■ **Description of the task**: Select every line containing the word "with" from the material, and copy those lines.

■ **Material for this task**:
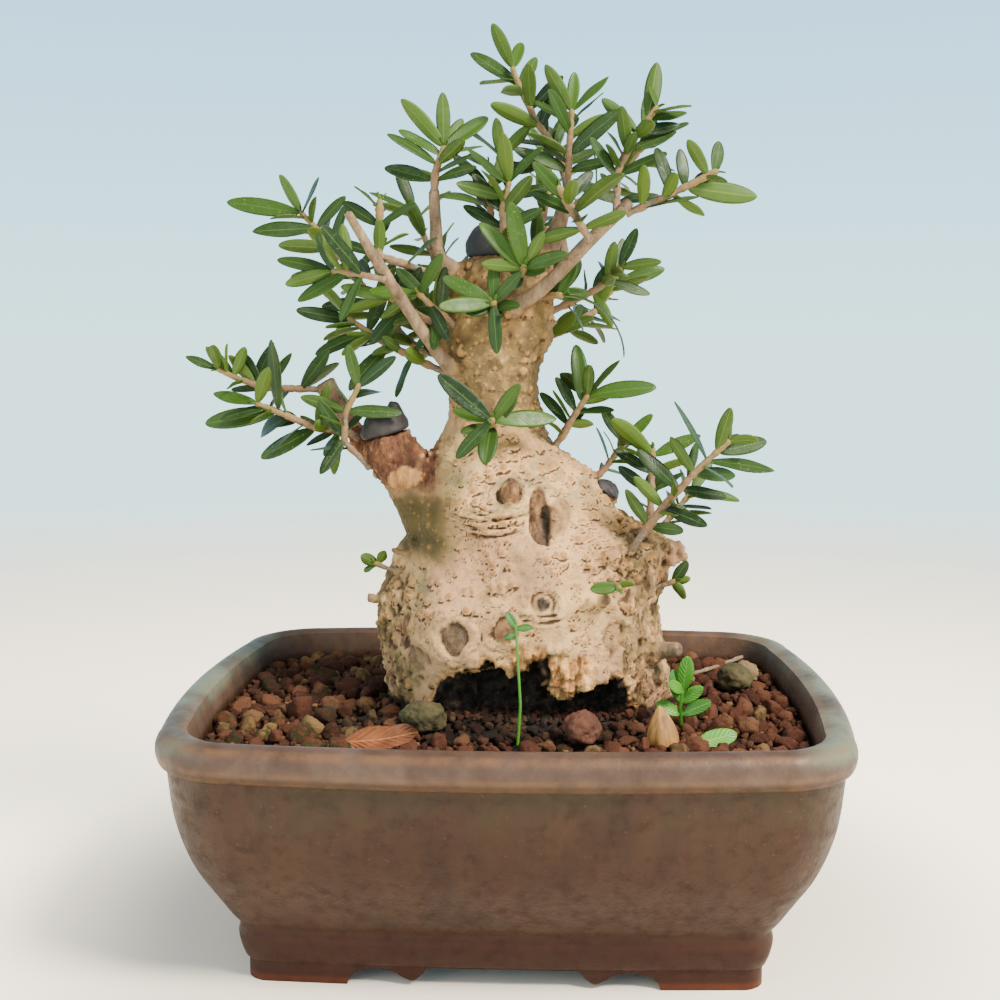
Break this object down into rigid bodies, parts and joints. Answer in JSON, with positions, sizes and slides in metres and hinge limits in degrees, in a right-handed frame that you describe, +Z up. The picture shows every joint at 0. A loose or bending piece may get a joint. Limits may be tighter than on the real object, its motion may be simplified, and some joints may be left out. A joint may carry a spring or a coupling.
{
  "type": "wild olive bonsai",
  "caption": "Wild olive bonsai with a thick gnarled trunk, sealed saw cuts and sprays of small leaves, planted in granular soil in a low rectangular glazed pot on corner feet.",
  "frame": {"origin": "centre of the base of the pot, on the surface that it stands on", "axes": "+Z up; the long side of the pot runs along X; the front of the tree faces -Y"},
  "size_m": [0.2048, 0.1628, 0.2755],
  "materials": {
    "glaze": "satin",
    "net": "matte",
    "granules": "matte",
    "bark": "matte",
    "paste": "matte",
    "leaf": "satin",
    "young_leaf": "satin",
    "dry_leaf": "matte",
    "husk": "matte",
    "dead_wood": "matte",
    "mossy_stone": "matte",
    "red_stone": "matte",
    "tan_stone": "matte"
  },
  "bodies": {
    "root": {"dead_twig": "dead_wood", "drain_screen_left": "net", "drain_screen_right": "net", "dry_leaf": "dry_leaf", "fallen_leaf": "young_leaf", "paste_shoulder": "paste", "paste_stump": "paste", "paste_top": "paste", "pot": "glaze", "seed_husk": "husk", "seedling": "young_leaf", "shoot_back_left": "leaf", "shoot_back_low": "leaf", "shoot_back_mid": "leaf", "shoot_back_right": "leaf", "shoot_back_top": "leaf", "shoot_by_cut": "leaf", "shoot_cut_node": "leaf", "shoot_far_left": "leaf", "shoot_hanging": "leaf", "shoot_inner_cut": "leaf", "shoot_inner_left": "leaf", "shoot_left_back": "leaf", "shoot_left_low": "leaf", "shoot_long_side": "leaf", "shoot_low_left": "leaf", "shoot_lower_right": "leaf", "shoot_mid_top": "leaf", "shoot_middle_right": "leaf", "shoot_neck_left": "leaf", "shoot_right_back": "leaf", "shoot_right_fork": "leaf", "shoot_right_tip": "leaf", "shoot_shoulder": "leaf", "shoot_shoulder_back": "leaf", "shoot_shoulder_top": "leaf", "shoot_star": "leaf", "shoot_star_low": "leaf", "shoot_star_upper": "leaf", "shoot_top": "leaf", "shoot_top_front": "leaf", "shoot_top_inner": "leaf", "shoot_under_right": "leaf", "shoot_up_left": "leaf", "soil": "granules", "sprout_front": "leaf", "sprout_left": "leaf", "sprout_right": "leaf", "stone_mossy": "mossy_stone", "stone_red": "red_stone", "stone_round": "mossy_stone", "stone_tan": "tan_stone", "trunk": "bark", "weed": "young_leaf"}
  },
  "joints": []
}
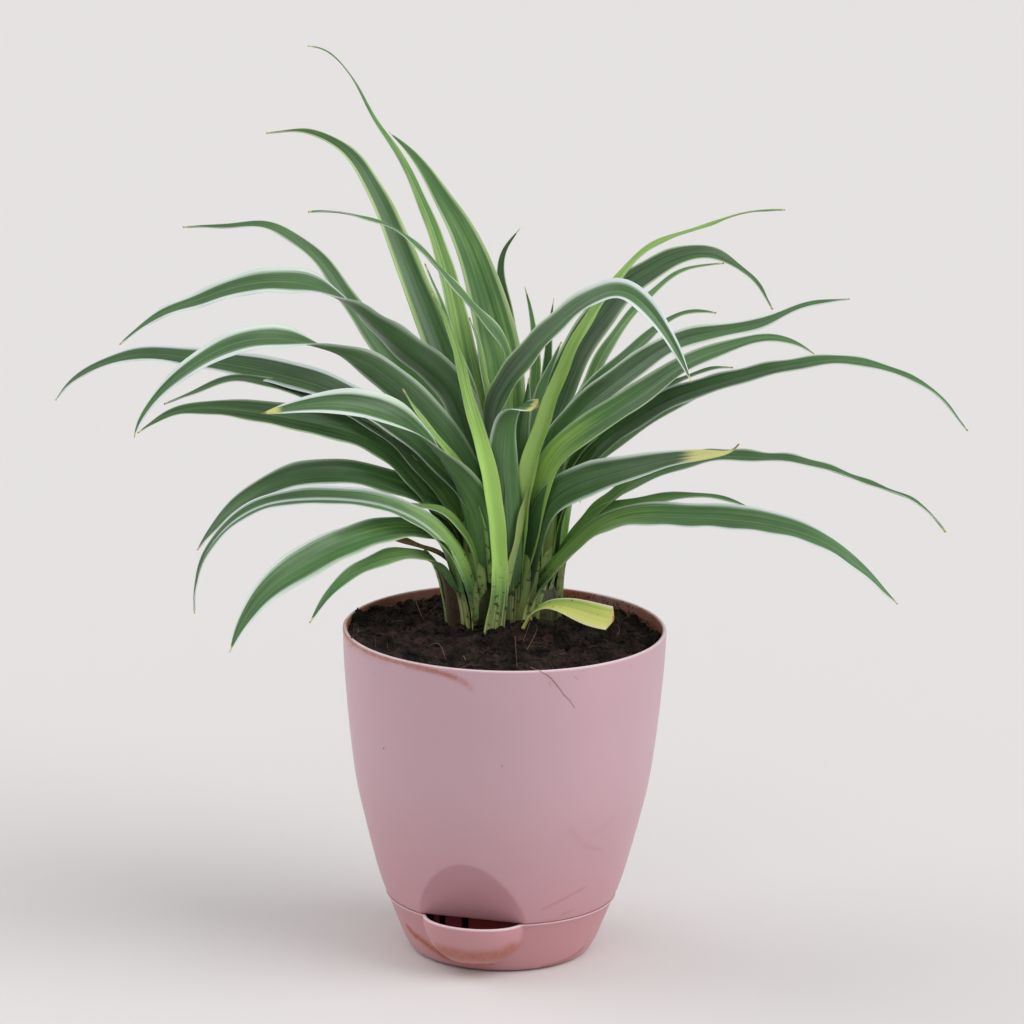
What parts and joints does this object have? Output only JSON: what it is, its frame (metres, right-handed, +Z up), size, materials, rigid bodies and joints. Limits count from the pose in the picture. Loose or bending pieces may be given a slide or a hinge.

■ **Answer to the exercise**:
Break this object down into rigid bodies, parts and joints. Answer in JSON, with positions, sizes and slides in metres and hinge limits in degrees, in a right-handed frame that you describe, +Z up. The picture shows every joint at 0. A loose or bending piece may get a joint. Limits may be tighter than on the real object, its motion may be simplified, and some joints may be left out. A joint may carry a spring or a coupling.
  "caption": "Wild olive bonsai with a thick gnarled trunk, sealed saw cuts and sprays of small leaves, planted in granular soil in a low rectangular glazed pot on corner feet.",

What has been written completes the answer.